The great irony of all this is that the world stands to benefit greatly from China's renewable energy push, regardless of whether it is achieved by fair means or foul. Economies of scale applied to the production of solar panels and wind turbines in China are already pushing prices for renewable energy power down worldwide, making it more and more feasible to replace fossil-fuel power sources with cleantech. Even more encouragingly, the creation of a vast infrastructure for renewable energy research and development is bound to lead to countless downstream technological innovations that lower prices and expand capabilitiies even further.

And that's what the West should really be paying attention to. While progressives complain that China is exploiting cheap labor and ravaging the environment and right-wing nationalists do their best to stir up new Cold War antagonisms, perhaps the most important aspect of the Chinese drive toward a high tech renewable energy future, by any means necessary, is going relatively unnoticed. Slowly but surely, the West is losing its long-held domination of the technological high ground.

An excellent example of this can be found in the domain of rare earth elements, a narrative visited earlier this month in How the World Works here and here. At Carnegie-Mellon University, two professors in the Department of Engineering and Public Policy, Francisco M. Veloso and Cliff Davidson, along with graduate student Brian J. Fifarek, have been conducting research into the impact of the offshoring of rare earth element production upon innovation. Professor Veloso contacted me after reading my earlier posts, having correctly surmised that research into a nexus that connected offshoring, high technology, renewable energy and China would be absolutely irresistible to HTWW.

In "Offshoring technology innovation: A case study of rare-earth technology," published in the Journal of Operations Management in 2008, and "Offshoring and the Global Geography of Innovation," published in the Journal of Economic Geography earlier this year (and available in draft form here,) the authors confirm, by investigating changes in the geographic location of rare earth element technology patent filings, what some might find intuitively obvious: When research and development migrates from one country to another, so does innovation.

Rare earth element (REE) magnet technology -- which, incidentally, is crucial to wind turbine manufacturing -- offers a perfect natural experiment in which to investigate the effect of the offshoring of research and development. First, rare earth elements are critical to a number of important, fast evolving high tech industries so there is a great deal of patent activity. Second, REE magnet technology offshoring started relatively early but progressed quickly and comprehensively. In just 20 years, for example, the United States has gone from a position of leadership  to the point of having zero domestic production capability.
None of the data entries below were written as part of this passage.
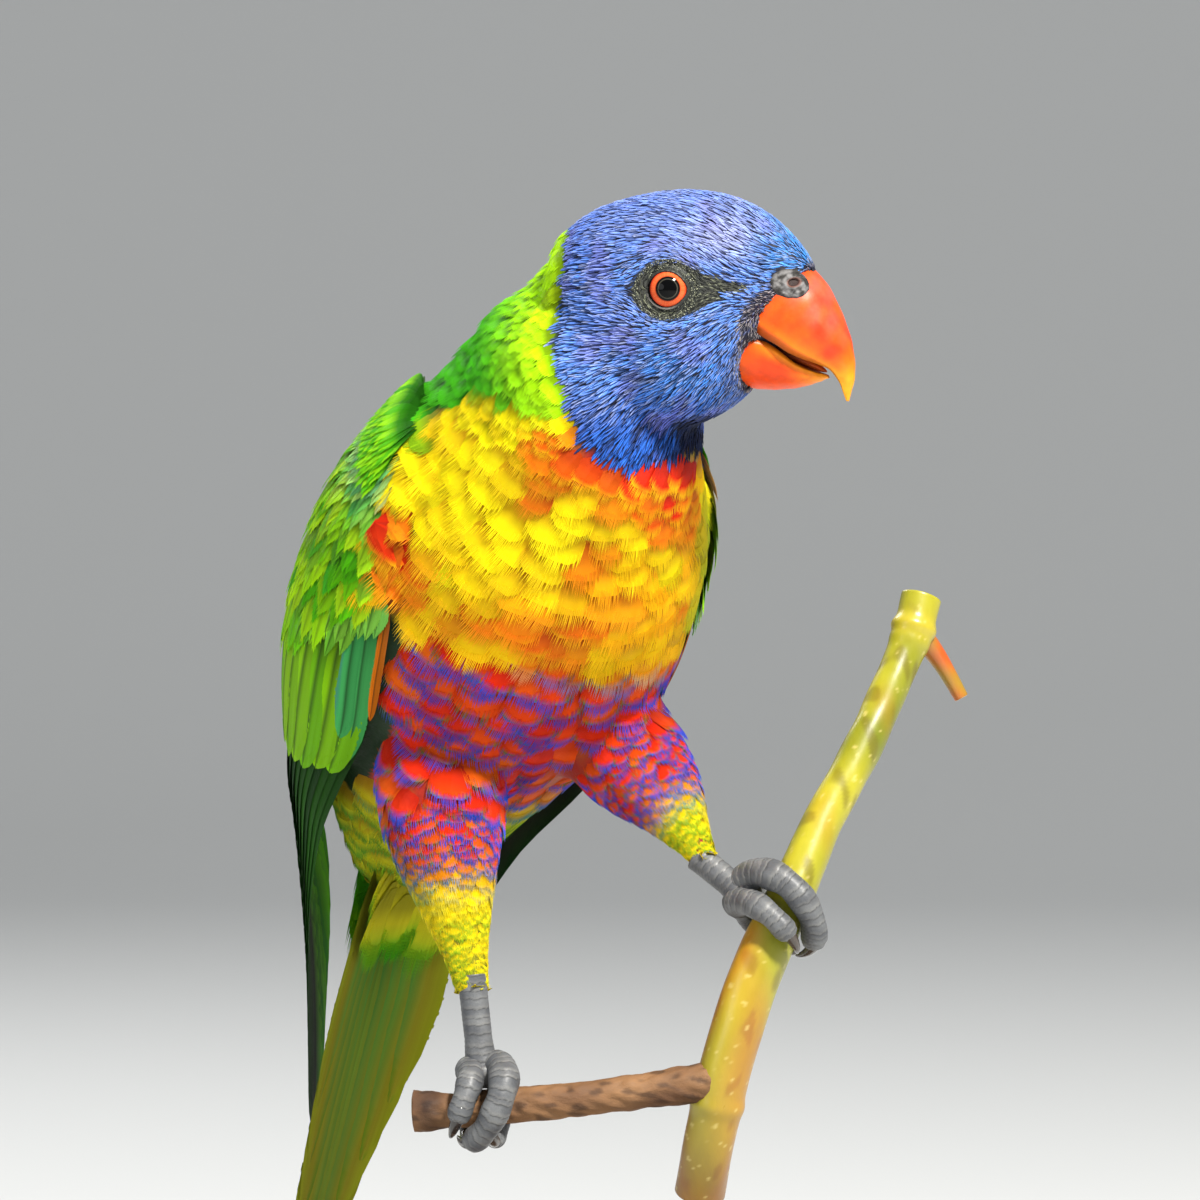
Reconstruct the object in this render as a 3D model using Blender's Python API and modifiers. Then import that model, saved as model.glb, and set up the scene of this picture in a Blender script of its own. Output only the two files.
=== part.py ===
"""A rainbow lorikeet, life size, gripping a short cut length of forked stem on a plain display stand.

Metres, +Z up. The bird's body faces -Y, its left side is +X, and its head is turned 50 degrees to its left.
The origin is the centre of the underside of the stand's base. All sizes below are in millimetres.
"""

import math

import bmesh
import bpy
import numpy as np
from mathutils import Matrix, Vector

MM = 0.001

# ------------------------------------------------------------------ driving sizes, in mm
LIFT = 163.0  # from the base's underside up to the level that the body tables below are measured from
BACK = -17.0  # the tables' y = 0 lies this far behind the base's centre
GAP = 0.35  # clearance between neighbouring solids

# trunk and neck: x, y, z, half width, dorsal depth, ventral depth, from the vent to inside the head
TRUNK = [
    (-5.0, 63.5, -52.5, 7.5, 5.0, 6.0),
    (-5.0, 59.3, -45.2, 13.0, 9.0, 10.5),
    (-4.8, 50.0, -31.0, 22.0, 16.0, 19.5),
    (-4.6, 40.0, -16.1, 29.5, 21.0, 28.0),
    (-4.4, 31.5, -4.5, 32.4, 23.5, 33.0),
    (-4.2, 23.1, 6.5, 32.6, 24.5, 33.0),
    (-4.3, 10.5, 18.0, 29.4, 23.6, 30.5),
    (-5.2, -2.9, 29.0, 21.8, 25.0, 21.5),
    (-5.0, -10.5, 39.0, 18.8, 24.0, 14.0),
    (0.5, -15.0, 49.0, 14.5, 22.5, 12.5),
]
# outer face of the folded wings: x, y, z, half width, dorsal depth, and the angles of the wing's lower
# and upper edges round the body (0 is straight out to the side, 90 is the middle of the back)
WING = [
    (-4.4, 5.5, 22.5, 27.6, 24.4, 8.0, 34.0),
    (-4.4, 9.5, 19.4, 31.0, 26.4, -10.0, 55.0),
    (-4.4, 16.0, 13.0, 34.0, 28.6, -23.0, 71.0),
    (-4.4, 23.1, 6.5, 35.6, 29.2, -32.0, 78.0),
    (-4.4, 31.5, -4.5, 36.4, 28.8, -38.0, 82.0),
    (-4.6, 40.0, -16.1, 34.2, 26.5, -38.0, 84.0),
    (-4.8, 50.0, -31.0, 28.8, 20.5, -28.0, 85.0),
    (-5.0, 59.3, -45.2, 22.0, 15.0, -12.0, 85.0),
    (-5.0, 69.0, -63.5, 15.5, 10.8, 12.0, 84.0),
    (-5.0, 79.0, -82.5, 10.0, 8.0, 26.0, 82.0),
    (-5.0, 88.5, -100.5, 5.5, 6.0, 42.0, 78.0),
]
WING_THICK = (1.8, 4.5, 6.5, 7.0, 6.5, 5.5, 4.0, 2.6, 1.8, 1.3, 0.9)

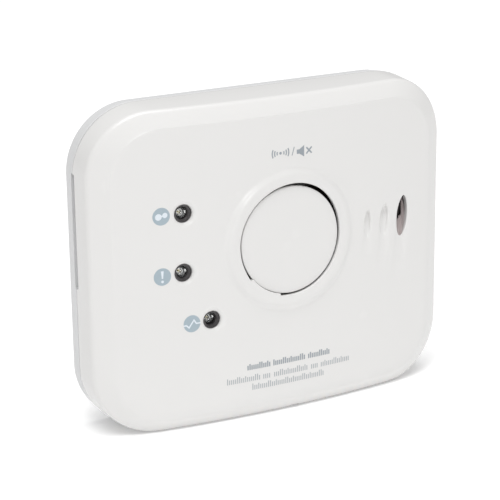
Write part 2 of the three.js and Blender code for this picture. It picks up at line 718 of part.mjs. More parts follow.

The REE industry was an early adopter of offshoring practices, beginning in the 1990s, that affected the whole system involved in rare-earth technology innovation. In fact, the industry is among those that have evolved the furthest on this new path towards outsourcing and relocation away from the U.S. and towards developing countries. This creates an excellent setting to study the potential longer term impacts of offshoring on innovation, especially in the home country.

The pattern goes roughly like this. U.S. firms looking to cut costs start sourcing raw materials from the cheapest supplier -- namely China. Next step, processing the raw ore close to the source of supply, also for cost reasons. Third step: moving research and development into the downstream production of advanced products, such as magnets, closer to the processing facilities. The end result: The locus of new innovation in magnet technology starts to cluster near the processing and production facilities, as proved by an increasing number of rare earth element patent filings generated in Asia as opposed to the U.S.

Rare earth element magnet technology offers a case study in how individual decisions by freely acting firms can end up gutting an entire domestic industry.

As firms seek to position themselves in locations that maximize their efficiency and competitiveness, their decisions will be affected by the changing nature of the systems of innovation, industrial clusters and industrial ecology to which they are exposed. Unfortunately many firms participating in offshoring to increase their individual competitiveness are unwittingly responsible for changes in the system or ecology to which they belong.

...Informal conversations with one firm representative revealed that removing manufacturing from the U.S. has also led to the removal of over 90 percent of domestic R&D activities on rare-earth permanent magnet materials. More importantly, the knowledge for producing [neodymium boron] NdFeB magnets within the U.S. has been lost. U.S.-based manufacturers can no longer compete with the quality of NdFeB magnets produced in China or Japan.

The authors caution that the pattern observed in rare earth element magnets is not an ironclad rule that applies to every high tech industry in which offshoring occurs. And they warn that protectionist polices aimed at preventing offshoring are no silver bullet, as any attempt to build higher walls between the U.S. and its trading powers will likely reduce the global competitiveness of U.S. firms and potentially harm consumers with higher prices for things like ... solar panels.

But there is clearly a role for public policy here. We can't, not should we want to, duplicate China's pell-mell, environment-be-damned complete reordering of society. But there are definitely things we could do that would provide incentives for investment in the technologies of the future right here at home. Like, say, a cap-and-trade system or carbon tax that provides an incentive for investment to flow into renewable energy technology, or state and federal standards that mandate a certain percentage of electricity be generated from renewable sources.

The strategic imperative is simply overwhelming. The struggle over energy policy shouldn't be seen as a culture war between environmentalists and free-market fundamentalists. It should be a matter of basic common sense -- do we want to be involved with making the future, or just buy it from China?